Jamais des élections, législatives, communales, régionales ou même présidentielle ne soulèvent autant de passion, animent autant des débats dans la société djiboutienne, et portent autant de rêve de changement.
Certes les élections législatives du 22 février dernier étaient historiques avec l'introduction d'une dose de proportionnelle et l' entrée pour la première fois au parlement de l'opposition djiboutienne. Mais elles furent également très particulières pour avoir scindé en deux blocs distincts la rue djiboutienne : un premier bloc qui aspire à la continuité et un autre aux changements.
"Il faut comprendre une chose. Ces élections ont eu lieu avec en toile de fond deux contextes très particuliers : le printemps arabe et la crise économique mondiale. Le premier a soufflé un vent violent de changements dans une bonne partie des plus grands pays arabes, comme la Tunisie, l'Egypte où encore la Libye, et ces grandes nations arabes peinent encore à repartir sur des bons rails. Le second, qui est la crise économique mondiale, est interprété comme le résultat d'une mal-gouvernance, et vient ainsi renforcer le vent du changement soufflé par le premier, c'est-à- dire le printemps arabe", explique Ali Issa, analyste politique djiboutien.
"C'est ce contexte dopé ensuite par l'introduction d'une dose de proportionnelle de 20% et le regroupement de l'opposition dans une seule plateforme qui a fait que les élections législatives du 22 soient un tournant décisif dans le processus de développement de la jeune démocratie djiboutienne, avec un égard seulement de 1, 72% entre l'alliance au pouvoir et la coalition de l'opposition dans Djibouti-ville qui est la plus grande circonscription électorale. Une première au pays", a-t-il dit ajouté.
Pour le directeur du journal indépendant Googa, M. Abdourazak Ali, les résultats provisoires de ces élections viennent confirmer l'attachement du peuple djiboutien au programme de l'alliance au pouvoir.
"Vous savez, malgré les manoeuvres politiciennes de la pseudo opposition qui a trouvé rentable d'exploiter les desseins alimentaires d'une poignée d'extrémistes religieux pour soulever le peuple contre l'Union pour la Majorité Présidentielle, et mettre à néant tout le processus de développement de Djibouti depuis son indépendance, en sacrifiant la République sur l'autel de la Religion, le peuple djiboutien a affiché sa maturité et a renouvelé sa confiance à l'UMP du président Ismail Omar Guelleh. C' est cela qu'il faut retenir en premier des résultats de ce scrutin", a-t-il fait savoir.
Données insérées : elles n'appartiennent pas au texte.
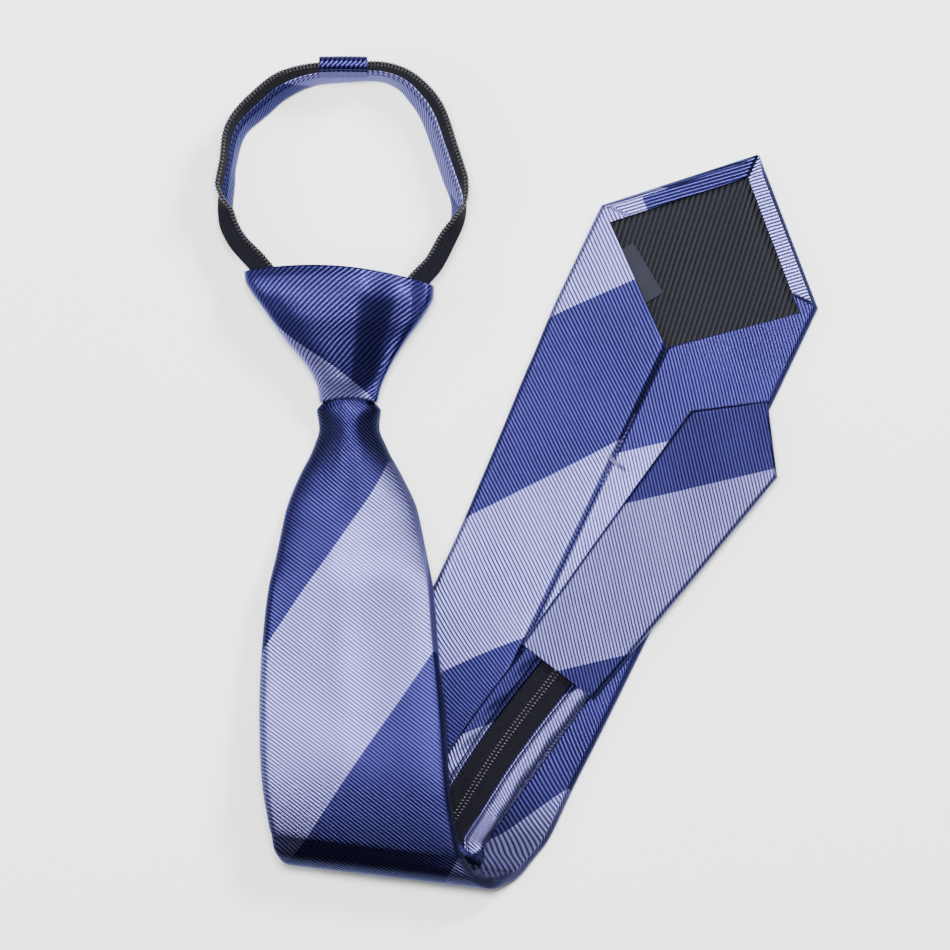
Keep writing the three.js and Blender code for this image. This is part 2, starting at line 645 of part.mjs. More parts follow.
const NECK_FOOT = NECK_BAND_THICKNESS / 2;

function neckRidge({ band }) {
  return new THREE.Vector2(0, NECK_FOOT).addScaledVector(leaned(band), NECK_BAND);
}

function neckTapeStart(row) {
  return neckRidge(row).addScaledVector(leaned(row.band), TAPE_THICKNESS / 2 + CLEARANCE);
}

function neckBandOutline(row) {
  const cut = NECK_BAND_THICKNESS / 4;
  const foot = new THREE.Vector2(0, NECK_FOOT);
  const [a, b, c, d] = bar(foot, row.band, 0, NECK_BAND, NECK_BAND_THICKNESS);
  const top = leaned(row.band).multiplyScalar(cut);
  const beside = leaned(row.band + 90).multiplyScalar(cut);
  return [
    [a[0] + beside.x, a[1] + beside.y], [a[0] + top.x, a[1] + top.y],
    [b[0] - top.x, b[1] - top.y], [b[0] + beside.x, b[1] + beside.y],
    [c[0] - beside.x, c[1] - beside.y], [c[0] - top.x, c[1] - top.y],
    [d[0] + top.x, d[1] + top.y], [d[0] - beside.x, d[1] - beside.y],
  ];
}

function neckCoilOutline(row) {
  const reach = NECK_TAPE + CLEARANCE + NECK_COIL / 2;
  const centre = neckTapeStart(row).addScaledVector(leaned(row.tape), reach);
  const outline = [];
  for (let j = 0; j < COIL_SIDES; j += 1) {
    const spoke = leaned(row.tape + (360 * j) / COIL_SIDES).multiplyScalar(NECK_COIL / 2);
    outline.push([centre.x + spoke.x, centre.y + spoke.y]);
  }
  return outline;
}

// The keeper is a small channel of cloth over the tapes, where the two halves meet
function neckKeeper() {
  const row = LEFT_ROWS[LEFT_ROWS.length - 1];
  const start = neckTapeStart(row);
  const inner = NECK_COIL / 2 + 2 * CLEARANCE;
  const outer = inner + CLOTH;
  const end = NECK_TAPE + 2 * CLEARANCE + NECK_COIL;
  const along = leaned(row.tape);
  const beside = leaned(row.tape + 90);
  const place = (u, v) => start.clone().addScaledVector(along, u).addScaledVector(beside, v).toArray();
  const low = CLEARANCE;
  const outline = [
    place(low, -outer), place(end + CLOTH, -outer), place(end + CLOTH, outer), place(low, outer),
    place(low, inner), place(end, inner), place(end, -inner), place(low, -inner),
  ];
  const meet = new THREE.Vector3(NECK_MEET * LOOP_WIDTH, row.y * LOOP_HEIGHT, 0);
  const heading = across(0);
  return loft([-0.5, 0.5].map((share) => ({
    middle: meet.clone().addScaledVector(heading, share * KEEPER_LENGTH),
    side: new THREE.Vector3(-heading.y, heading.x, 0),
    normal: UP,
    outline,
  })));
}

const NAVY = 0x262a69;
const LAVENDER = 0x9696c8;
const SLATE = 0x33334f;
const BLACK = 0x1c1c22;
const LABEL_GREY = 0x3a3c5c;
const LACQUER = 0x2a2a2e;

add('blade', blade(), NAVY, 0.45);
add('tipping', tipping(), SLATE, 0.5);
add('label', label(), LABEL_GREY, 0.6);
add('knot_wrap', knotWrap(), NAVY, 0.45);
add('zip_slider', zipSlider(), LACQUER, 0.35, 1);
add('tail_blade', tailBlade(), LAVENDER, 0.45);

const coilHalf = COIL_WIDTH / 2;
const tapeNear = coilHalf + CLEARANCE;
const bandNear = tapeNear + TAPE_WIDTH + CLEARANCE;
const stripHalf = STRIP_WIDTH / 2;
add('tail_coil', stripRibbon(-coilHalf, coilHalf, COIL_THICKNESS, 0.5), BLACK, 0.35);
for (const [name, hand] of [['left', -1], ['right', 1]]) {
  const ribbon = (near, far, thickness, rounded) => (hand > 0
    ? stripRibbon(near, far, thickness, rounded)
    : stripRibbon(-far, -near, thickness, rounded));
  add(`tail_tape_${name}`, ribbon(tapeNear, tapeNear + TAPE_WIDTH, TAPE_THICKNESS, 0), BLACK, 0.8);
  add(`tail_band_${name}`, ribbon(bandNear, stripHalf, BAND_THICKNESS, 0.5), NAVY, 0.45);

  const table = hand > 0 ? RIGHT_ROWS : LEFT_ROWS;
  const half = (outlineAt) => loft(neckStations(table, hand, outlineAt));
  const tapeOutline = (row) => bar(neckTapeStart(row), row.tape, 0, NECK_TAPE, TAPE_THICKNESS);
  add(`neck_band_${name}`, half(neckBandOutline), NAVY, 0.45);
  add(`neck_tape_${name}`, half(tapeOutline), BLACK, 0.8);
  add(`neck_coil_${name}`, half(neckCoilOutline), BLACK, 0.35);
}
add('neck_keeper', neckKeeper(), NAVY, 0.45);

// The origin is under the middle of the whole tie, on the surface
const box = new THREE.Box3().setFromObject(tie);
const centre = box.getCenter(new THREE.Vector3());
tie.position.set(-centre.x, -centre.y, -box.min.z);

export default tie;
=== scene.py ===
import math

import bmesh
import bpy
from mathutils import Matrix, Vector


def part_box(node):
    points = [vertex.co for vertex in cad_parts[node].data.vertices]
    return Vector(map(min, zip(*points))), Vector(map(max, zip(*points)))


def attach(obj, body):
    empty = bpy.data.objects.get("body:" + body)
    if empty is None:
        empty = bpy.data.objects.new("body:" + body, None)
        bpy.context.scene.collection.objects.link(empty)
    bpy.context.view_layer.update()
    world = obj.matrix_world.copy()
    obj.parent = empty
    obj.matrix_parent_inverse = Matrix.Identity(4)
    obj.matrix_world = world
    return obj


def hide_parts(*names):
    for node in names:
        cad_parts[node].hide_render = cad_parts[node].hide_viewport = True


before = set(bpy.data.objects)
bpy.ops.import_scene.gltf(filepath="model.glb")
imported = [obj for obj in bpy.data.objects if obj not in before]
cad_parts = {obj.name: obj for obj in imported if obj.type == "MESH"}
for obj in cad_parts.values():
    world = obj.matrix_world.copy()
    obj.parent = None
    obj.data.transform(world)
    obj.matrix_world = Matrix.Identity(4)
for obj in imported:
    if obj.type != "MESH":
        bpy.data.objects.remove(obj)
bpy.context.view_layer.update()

# Everything is worked out in millimetres from the middle of the knot's lower edge,
# and set down in the frame at the end. The hidden slider in the knot says where that is.
mm = 0.001
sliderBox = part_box("zip_slider")
sliderUp = 14.61  # from the knot's lower edge up to the slider
knotFoot = Vector(((sliderBox[0][0] + sliderBox[1][0]) / 2, sliderBox[0][1] - sliderUp * mm, 0))
up = Vector((0, 0, 1))


def mix(a, b, share):
    return a + (b - a) * share


def ease(low, high, value):
    share = min(max((value - low) / (high - low), 0), 1)
    return share * share * (3 - 2 * share)


def bell(value, middle, width):
    return math.exp(-(((value - middle) / width) ** 2))


def bent(value, power):
    return math.copysign(abs(value) ** power, value)


def headed(lean):  # lean to the right of straight up, in degrees
    return Vector((math.sin(math.radians(lean)), math.cos(math.radians(lean)), 0))


def across(turn):  # to the right of a heading that leans by the turn
    return Vector((math.cos(math.radians(turn)), -math.sin(math.radians(turn)), 0))


def smoothRows(rows, steps, rounded=()):
    # smooth curves through the rows of a table, which pass beyond them in the rounded columns only
    def slope(column, i):
        return rows[i + 1][column] - rows[i][column]

    def tangent(column, before, after):
        if column in rounded:
            return (before + after) / 2
        return 2 * before * after / (before + after) if before * after > 0 else 0

    smooth = []
    for k in range((len(rows) - 1) * steps + 1):
        i = min(k // steps, len(rows) - 2)
        f = k / steps - i
        row = {}
        for column in rows[0]:
            here = slope(column, i)
            start = tangent(column, slope(column, i - 1), here) if i > 0 else here
            end = tangent(column, here, slope(column, i + 1)) if i < len(rows) - 2 else here
            row[column] = (
                rows[i][column] * (1 + 2 * f) * (1 - f) ** 2 + start * f * (1 - f) ** 2
                + rows[i + 1][column] * (3 - 2 * f) * f ** 2 + end * (f - 1) * f ** 2
            )
        smooth.append(row)
    return smooth


def table(columns, *rows):
    return [dict(zip(columns.split(), row)) for row in rows]


# Cloth laid along stations: each station has a middle, a side and a normal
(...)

L'entrée pour la première fois dans l'arène politique du mouvement des Frères Musulmans djiboutien dont le parti, Mouvement pour la Démocratie et la Liberté (Model) n'a pas été légalisé par les autorités compétentes, il y'a deux mois, et qui ont rejoint par la suite la plateforme de l'opposition, a changé pour beaucoup toute la donne de ces élections.
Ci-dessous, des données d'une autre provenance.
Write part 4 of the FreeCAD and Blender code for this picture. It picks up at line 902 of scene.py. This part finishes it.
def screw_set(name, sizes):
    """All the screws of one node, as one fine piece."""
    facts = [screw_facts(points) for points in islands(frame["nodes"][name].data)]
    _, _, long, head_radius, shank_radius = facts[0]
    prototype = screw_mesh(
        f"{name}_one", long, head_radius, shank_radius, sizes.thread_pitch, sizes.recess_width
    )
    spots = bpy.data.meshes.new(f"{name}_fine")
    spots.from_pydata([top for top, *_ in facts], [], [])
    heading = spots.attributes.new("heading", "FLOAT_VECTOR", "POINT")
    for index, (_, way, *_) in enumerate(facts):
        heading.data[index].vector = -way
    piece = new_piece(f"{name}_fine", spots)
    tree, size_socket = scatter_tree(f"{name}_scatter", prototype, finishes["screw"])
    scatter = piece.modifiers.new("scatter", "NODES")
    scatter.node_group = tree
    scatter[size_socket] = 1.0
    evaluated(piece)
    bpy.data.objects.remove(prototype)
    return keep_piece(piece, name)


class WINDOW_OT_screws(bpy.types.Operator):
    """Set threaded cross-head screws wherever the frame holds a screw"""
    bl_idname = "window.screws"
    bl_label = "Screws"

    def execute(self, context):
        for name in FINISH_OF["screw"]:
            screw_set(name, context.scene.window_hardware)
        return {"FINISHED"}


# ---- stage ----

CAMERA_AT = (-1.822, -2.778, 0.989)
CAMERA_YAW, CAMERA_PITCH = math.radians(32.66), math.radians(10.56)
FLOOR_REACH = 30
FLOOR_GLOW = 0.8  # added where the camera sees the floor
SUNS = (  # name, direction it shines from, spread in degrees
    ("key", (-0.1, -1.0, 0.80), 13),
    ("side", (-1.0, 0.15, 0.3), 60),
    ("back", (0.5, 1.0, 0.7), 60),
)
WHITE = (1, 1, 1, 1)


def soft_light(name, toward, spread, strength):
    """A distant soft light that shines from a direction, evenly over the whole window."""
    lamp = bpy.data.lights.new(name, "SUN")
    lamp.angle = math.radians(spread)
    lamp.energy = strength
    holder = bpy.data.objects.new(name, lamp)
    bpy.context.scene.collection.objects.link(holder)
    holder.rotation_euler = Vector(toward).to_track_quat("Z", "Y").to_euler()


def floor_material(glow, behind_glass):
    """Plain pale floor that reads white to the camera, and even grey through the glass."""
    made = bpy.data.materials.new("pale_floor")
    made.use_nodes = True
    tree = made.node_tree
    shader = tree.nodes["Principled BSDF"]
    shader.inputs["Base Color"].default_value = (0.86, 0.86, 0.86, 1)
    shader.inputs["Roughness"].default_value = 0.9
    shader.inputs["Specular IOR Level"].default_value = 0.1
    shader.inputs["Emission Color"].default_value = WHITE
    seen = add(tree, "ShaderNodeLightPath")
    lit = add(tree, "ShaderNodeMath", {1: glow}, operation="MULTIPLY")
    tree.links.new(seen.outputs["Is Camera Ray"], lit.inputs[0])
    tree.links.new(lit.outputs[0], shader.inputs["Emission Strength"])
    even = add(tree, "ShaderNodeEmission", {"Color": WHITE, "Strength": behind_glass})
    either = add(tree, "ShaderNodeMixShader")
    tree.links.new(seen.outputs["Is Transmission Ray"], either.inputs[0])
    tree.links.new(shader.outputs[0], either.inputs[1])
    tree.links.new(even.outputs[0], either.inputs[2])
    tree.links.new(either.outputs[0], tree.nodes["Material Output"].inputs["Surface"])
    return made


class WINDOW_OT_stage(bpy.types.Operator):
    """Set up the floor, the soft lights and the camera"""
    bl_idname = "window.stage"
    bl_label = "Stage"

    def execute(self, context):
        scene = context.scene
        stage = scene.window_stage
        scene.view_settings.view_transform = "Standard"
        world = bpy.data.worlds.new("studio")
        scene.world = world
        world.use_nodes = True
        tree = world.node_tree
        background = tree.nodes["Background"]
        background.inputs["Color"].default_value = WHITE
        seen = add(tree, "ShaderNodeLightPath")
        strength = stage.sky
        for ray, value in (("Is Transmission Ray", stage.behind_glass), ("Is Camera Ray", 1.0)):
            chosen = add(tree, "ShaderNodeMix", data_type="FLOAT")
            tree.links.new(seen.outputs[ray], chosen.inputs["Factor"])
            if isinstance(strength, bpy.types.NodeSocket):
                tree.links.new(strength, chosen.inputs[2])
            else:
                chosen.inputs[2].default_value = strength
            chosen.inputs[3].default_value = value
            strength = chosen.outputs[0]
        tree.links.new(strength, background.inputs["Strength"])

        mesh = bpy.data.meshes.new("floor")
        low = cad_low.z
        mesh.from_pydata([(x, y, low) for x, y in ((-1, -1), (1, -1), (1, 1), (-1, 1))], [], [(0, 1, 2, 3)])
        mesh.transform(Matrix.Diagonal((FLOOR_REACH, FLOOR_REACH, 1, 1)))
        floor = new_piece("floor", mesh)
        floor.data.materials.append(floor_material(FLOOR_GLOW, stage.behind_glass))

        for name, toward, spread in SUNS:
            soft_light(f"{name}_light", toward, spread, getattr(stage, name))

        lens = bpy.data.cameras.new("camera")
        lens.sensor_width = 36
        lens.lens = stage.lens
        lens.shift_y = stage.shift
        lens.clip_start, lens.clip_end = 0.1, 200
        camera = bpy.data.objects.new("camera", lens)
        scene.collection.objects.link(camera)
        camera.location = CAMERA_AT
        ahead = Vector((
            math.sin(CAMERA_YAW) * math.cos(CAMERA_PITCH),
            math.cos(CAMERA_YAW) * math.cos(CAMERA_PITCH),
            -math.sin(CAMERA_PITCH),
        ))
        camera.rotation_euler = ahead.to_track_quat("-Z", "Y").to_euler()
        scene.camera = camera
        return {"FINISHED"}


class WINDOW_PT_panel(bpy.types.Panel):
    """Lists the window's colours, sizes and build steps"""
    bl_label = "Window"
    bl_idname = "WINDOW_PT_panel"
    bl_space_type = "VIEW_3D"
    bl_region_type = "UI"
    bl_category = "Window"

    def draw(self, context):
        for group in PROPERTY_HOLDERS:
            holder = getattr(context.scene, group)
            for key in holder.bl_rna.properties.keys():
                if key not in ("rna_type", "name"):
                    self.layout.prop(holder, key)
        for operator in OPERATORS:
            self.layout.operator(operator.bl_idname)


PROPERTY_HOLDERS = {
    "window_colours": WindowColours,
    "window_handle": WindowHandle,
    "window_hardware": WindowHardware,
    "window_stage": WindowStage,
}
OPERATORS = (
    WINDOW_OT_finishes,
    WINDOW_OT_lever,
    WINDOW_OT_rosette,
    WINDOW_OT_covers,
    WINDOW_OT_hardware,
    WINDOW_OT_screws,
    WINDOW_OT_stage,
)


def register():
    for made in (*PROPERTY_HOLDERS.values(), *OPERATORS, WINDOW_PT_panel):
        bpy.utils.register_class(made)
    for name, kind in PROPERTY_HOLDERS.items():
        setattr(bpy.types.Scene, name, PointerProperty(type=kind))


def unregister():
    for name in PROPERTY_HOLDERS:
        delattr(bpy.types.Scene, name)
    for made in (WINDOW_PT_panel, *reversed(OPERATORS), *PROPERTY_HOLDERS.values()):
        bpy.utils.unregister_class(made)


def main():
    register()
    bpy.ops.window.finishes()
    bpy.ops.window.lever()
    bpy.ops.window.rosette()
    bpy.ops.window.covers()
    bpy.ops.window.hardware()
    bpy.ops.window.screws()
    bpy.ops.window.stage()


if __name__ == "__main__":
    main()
Dans un pays comme Djibouti où la population est à 100% de confession musulmane, l'influence des personnalités religieuses est d'une rare importance. Elles sont respectées et écoutées. Leurs paroles portent le sceau divin.
"Pour la première fois dans l'histoire de notre pays, les plus grands cheikhs de Djibouti ont rejoint l'opposition et ont appelé les Djiboutiens à les suivre en dénonçant les dérives du régime en place. Durant toute la campagne, les grandes figures religieuses du pays étaient en première ligne. Si l'opposition a mobilisé à chacun de ses meetings un raz-de-marée sans précédent, c'est bien évidemment due à l'appel des cheikhs et cela démontre aussi la place qu'ils ont dans le coeur des Djiboutiens", précise pour sa part un cadre djiboutien qui a voulu garder l'anonymat.
Une chose est sûre : la force de mobilisation des religieux a été indéniablement capitale durant ce scrutin. Mais explique-t- elle à elle seule toute la particularité de ces élections ? La réponse divise la rue djiboutienne autant que les résultats du scrutin lui-même.